The phone rang at ten to eight. I was lying on the couch and nibbling my evening toast. I pulled the phone from under the pillows.
It was Marija, my sister. She sounded upset.

‘Are you watching TV?’ she said.
‘No.’
‘Turn on the news.’
‘Why?’
‘Turn it on.’
‘What is it?’
‘Dad.’

One word was enough. I knew what happened.

I turned on the TV, Channel One, and saw the expected scene: an excavator and a compressor on a ravaged field, people arguing, policemen keeping order, onlookers watching from surrounding heights. It was obviously windy out at sea: the bura1 ruffled their hair, tugged at their clothes, forced a policeman to hold on to his hat. As the camera panned across the cove, a reporter talked about unlawful construction and powerless inspectors with a righteous voice. This time at least, he said, the state stood up against a rogue investor.

Then the camera showed the investor. A policeman was patiently holding him while he thrashed and shouted. He thrust his face into the camera, said something unintelligible, and shoved it away. He looked mad, raving mad.

I took a good look at him. He wore the same old fake leather jacket. His hair, usually pulled over the scalp, was wildly fluttering. He had grown older. The electronic image somehow made him look unreal, artificial. But it was him.
It was our father.

I was nine the first time I saw the place where I would grow up. It was March or February 1986. It was windy, just like tonight. We stood on a slope above the sea, the entire family: father, mother, Marija, I and Stipe, who was still a toddler. We stood and watched the dry-stone wall terraces that descended to the cove like steps. There was a smell of wild grass, sage and blackberry. Deep down, the sea was a ghostly blue. We were silent for a long time. Then father said: ‘Well, this is it,’ as if he had made the sea and the cliffs. Mother just nodded.

‘What’s this place called?’ she asked.
‘Krvavica,’ came the answer. It was uttered by a man standing one step behind us, his hands deep in his pockets waiting like a patient merchant.
Krvavica, like blood sausage?’
‘No, like blood. They say a battle was fought here long ago. With the Turks, I think.’

It was terribly cold. We three children stood in the wind and waited. The man one step behind us also waited. His name was Batinić, and he owned the dry-stone walls and blackberries. He was selling the building site to my father and mother.

Father and mother exchanged a look of agreement and made the decision. We went to the car and drove to the Batinić’s house. The adults drank herb brandy in the cold kitchen. We children watched the clock on the wall, waiting for the hour to strike and the bird to come out. Then the adults drank coffee and Batinić shook hands with my father. I don’t know when and where they later signed the contract, but it didn’t matter. That was the contract - they shook hands and the blackberry terraces became ours. A new life was beginning for us, the life in my father’s house.
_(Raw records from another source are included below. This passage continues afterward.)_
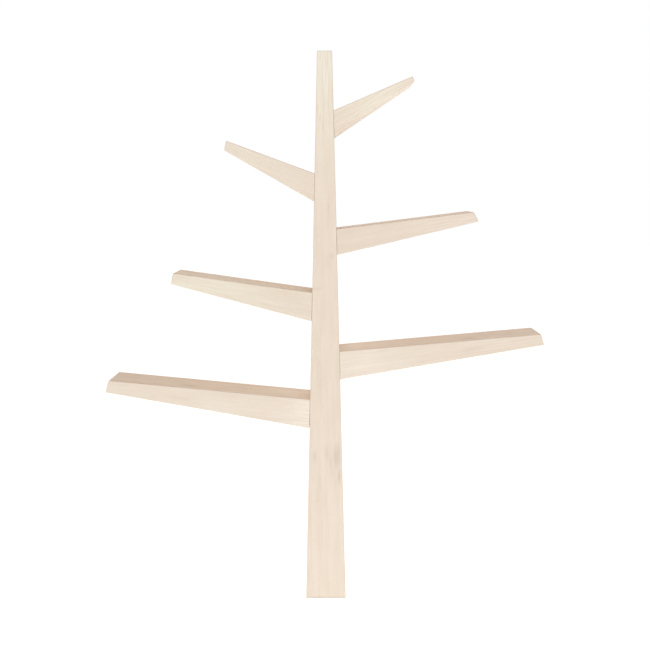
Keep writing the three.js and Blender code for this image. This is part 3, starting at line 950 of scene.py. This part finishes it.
bpy.ops.object.select_all(action="DESELECT")
bpy.ops.mesh.primitive_cone_add(
    vertices=screw_sides,
    radius1=screw_head_radius,
    radius2=screw_radius,
    depth=screw_head_height,
    location=(screw_head_height / 2, 0, 0),
    rotation=(0, math.pi / 2, 0),
)
first_screw = bpy.context.object
bpy.ops.object.transform_apply(location=True, rotation=True, scale=True)
bpy.ops.object.mode_set(mode="EDIT")
pick_faces(first_screw, lambda number, way: way.x > end_on)
thread_length = screw_length - screw_head_height - screw_thread_depth - screw_point
screw_pitch = thread_length / screw_thread_turns
screw_end = wind_thread(
    screw_head_height, screw_radius, screw_thread_depth, screw_pitch, screw_thread_turns
)
draw_out(screw_end, screw_point, screw_point_share)
close_up(first_screw)
for turn in (0, math.pi / 2):
    bpy.ops.object.select_all(action="DESELECT")
    bpy.ops.mesh.primitive_cube_add(
        size=2,
        location=(0, 0, 0),
        rotation=(turn, 0, 0),
        scale=(recess_depth, recess_reach, recess_width / 2),
    )
    bpy.ops.object.transform_apply(location=True, rotation=True, scale=True)
    cross = bpy.context.object
    bpy.ops.object.mode_set(mode="EDIT")
    pick_faces(cross, lambda number, way: way.x > end_on)
    bpy.ops.transform.resize(
        value=(1, recess_narrowing, recess_narrowing), center_override=(recess_depth, 0, 0)
    )
    bpy.ops.object.mode_set(mode="OBJECT")
    cut(first_screw, cross)
for name, way, driven in (("lower", -1, 0.5), ("upper", 1, 1.1)):
    screw = another(first_screw, f"{name}_wood_screw")
    place = (0, half_depth, hanger_middle.z + way * screw_spread / 2)
    turn = (Euler((0, 0, -math.pi / 2)).to_matrix() @ Euler((driven, 0, 0)).to_matrix()).to_euler()
    fit_hardware(screw, place, turn, hanger_zinc, f"{name}_hanger_screw")
bpy.data.objects.remove(first_screw)

# The studio
# A white sweep of paper, one softbox in front and one behind, both above the tree, and a wide
# reflector on the floor. The room itself gives a warm, even light.
floor_size = 60
floor_drop = 0.0005
paper_grey = (0.88, 0.88, 0.88, 1)
paper_glow = 0.72
pure_white = (1, 1, 1, 1)
room_colour = (0.985, 0.90, 0.83, 1)
room_light = 0.495
cool = (0.91, 0.96, 0.98)
pale = (0.95, 1.0, 1.0)

bpy.ops.object.select_all(action="DESELECT")
bpy.ops.mesh.primitive_plane_add(size=floor_size, location=(0, 0, -floor_drop))
floor = bpy.context.object
floor.name = "floor"


def seen_or_lit(tree, shown, lit):
    """One shader for what the camera and shiny surfaces see, another for the light it gives."""
    rays = put(tree, "ShaderNodeLightPath").outputs
    seen = rays["Is Camera Ray"]
    for kind in ("Is Glossy Ray", "Is Transmission Ray"):
        either = put(tree, "ShaderNodeMath", {0: seen, 1: rays[kind]}, operation="MAXIMUM")
        seen = either.outputs[0]
    return put(tree, "ShaderNodeMixShader", {0: seen, 1: lit, 2: shown}).outputs[0]


paper = bpy.data.materials.new("floor_paper")
paper.use_nodes = True
tree = paper.node_tree
tree.nodes.remove(tree.nodes["Principled BSDF"])
matt = put(tree, "ShaderNodeBsdfDiffuse", {"Color": paper_grey}).outputs[0]
glow = put(tree, "ShaderNodeEmission", {"Color": pure_white, "Strength": paper_glow}).outputs[0]
lifted = put(tree, "ShaderNodeAddShader", {0: matt, 1: glow}).outputs[0]
tree.links.new(seen_or_lit(tree, lifted, matt), tree.nodes["Material Output"].inputs["Surface"])
floor.data.materials.append(paper)

world = bpy.data.worlds.new("studio")
bpy.context.scene.world = world
world.use_nodes = True
tree = world.node_tree
tree.nodes.remove(tree.nodes["Background"])
white = put(tree, "ShaderNodeBackground", {"Color": pure_white, "Strength": 1.0}).outputs[0]
soft = put(tree, "ShaderNodeBackground", {"Color": room_colour, "Strength": room_light}).outputs[0]
tree.links.new(seen_or_lit(tree, white, soft), tree.nodes["World Output"].inputs["Surface"])


def softbox(name, place, target, size, power, colour):
    """A soft rectangular light that the camera doesn't see. Its power is in watts."""
    lamp = bpy.data.lights.new(name, "AREA")
    lamp.shape = "RECTANGLE"
    lamp.size, lamp.size_y = size
    lamp.energy = power
    lamp.color = colour
    holder = bpy.data.objects.new(name, lamp)
    bpy.context.scene.collection.objects.link(holder)
    holder.location = place
    holder.rotation_euler = (Vector(target) - Vector(place)).to_track_quat("-Z", "Y").to_euler()
    holder.visible_camera = False


aim_of_lamps = (0, 0, 1.3)
softbox(
    "front_softbox",
    place=(0, -4.4, 2.8), target=aim_of_lamps, size=(5.0, 3.0), power=68, colour=cool,
)
softbox(
    "back_softbox",
    place=(0, 4.4, 2.8), target=aim_of_lamps, size=(5.0, 3.0), power=54, colour=cool,
)
softbox(
    "floor_reflector",
    place=(0, 0, 0.001), target=(0, 0, 1), size=(12.0, 12.0), power=295, colour=pale,
)

# The camera
# It stands five metres in front of the tree, above its middle and a touch to the right, and looks
# slightly down. Its place, turn and lens were fitted to the corners of trunk and branches.
camera_place = (0.0241, -4.9742, 1.2889)
sensor_width = 36
frame_pixels = 650
lens_pixels = 1556.4
pan = math.radians(0.2932)
tip_down = math.radians(4.9245)
roll = math.radians(-0.1469)
forward = Vector(
    (-math.sin(pan) * math.cos(tip_down), math.cos(pan) * math.cos(tip_down), -math.sin(tip_down))
)
level = forward.cross(Vector((0, 0, 1))).normalized()
over = level.cross(forward)
across = level * math.cos(roll) + over * math.sin(roll)
upward = over * math.cos(roll) - level * math.sin(roll)
camera_data = bpy.data.cameras.new("camera")
camera_data.sensor_width = sensor_width
camera_data.lens = sensor_width * lens_pixels / frame_pixels
camera = bpy.data.objects.new("camera", camera_data)
bpy.context.scene.collection.objects.link(camera)
turned = Matrix((across, upward, -forward)).transposed().to_4x4()
camera.matrix_world = Matrix.Translation(camera_place) @ turned
bpy.context.scene.camera = camera
bpy.context.scene.view_settings.view_transform = "Standard"
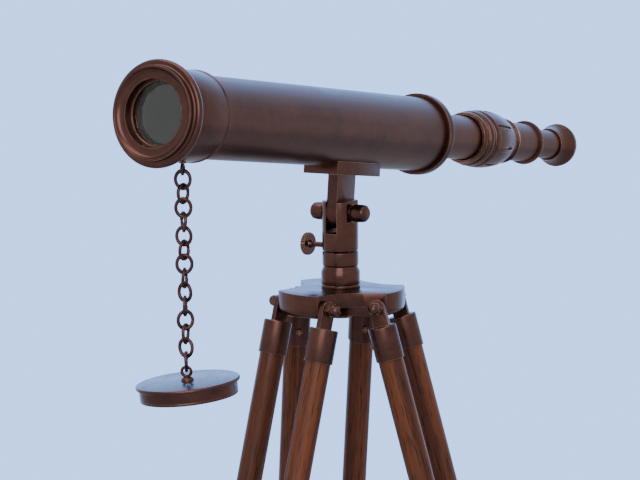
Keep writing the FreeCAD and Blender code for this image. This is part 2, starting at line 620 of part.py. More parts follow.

I put aside the glass of milk and the toast, still watching TV and the lifeless electronic image of my father. He is struggling with the policeman, cursing his neighbors, casting helpless glances, calling for help. But there’s no help, either from me or from Marija. I see only father’s lawyer behind him, holding his briefcase and watching impassively, as if he gave up on him long ago. But there’s Stipe, and he isn’t impassive. He stands with his father like a true son, with the same kind of face, the same bushy eyebrows and forehead. He is also struggling with workers, standing in the way of the bulldozer. Father and son, shoulder to shoulder, sharing the fight, the race, the blood.


1 Bura, a cold and dry northeastern wind, typical for Adriatic.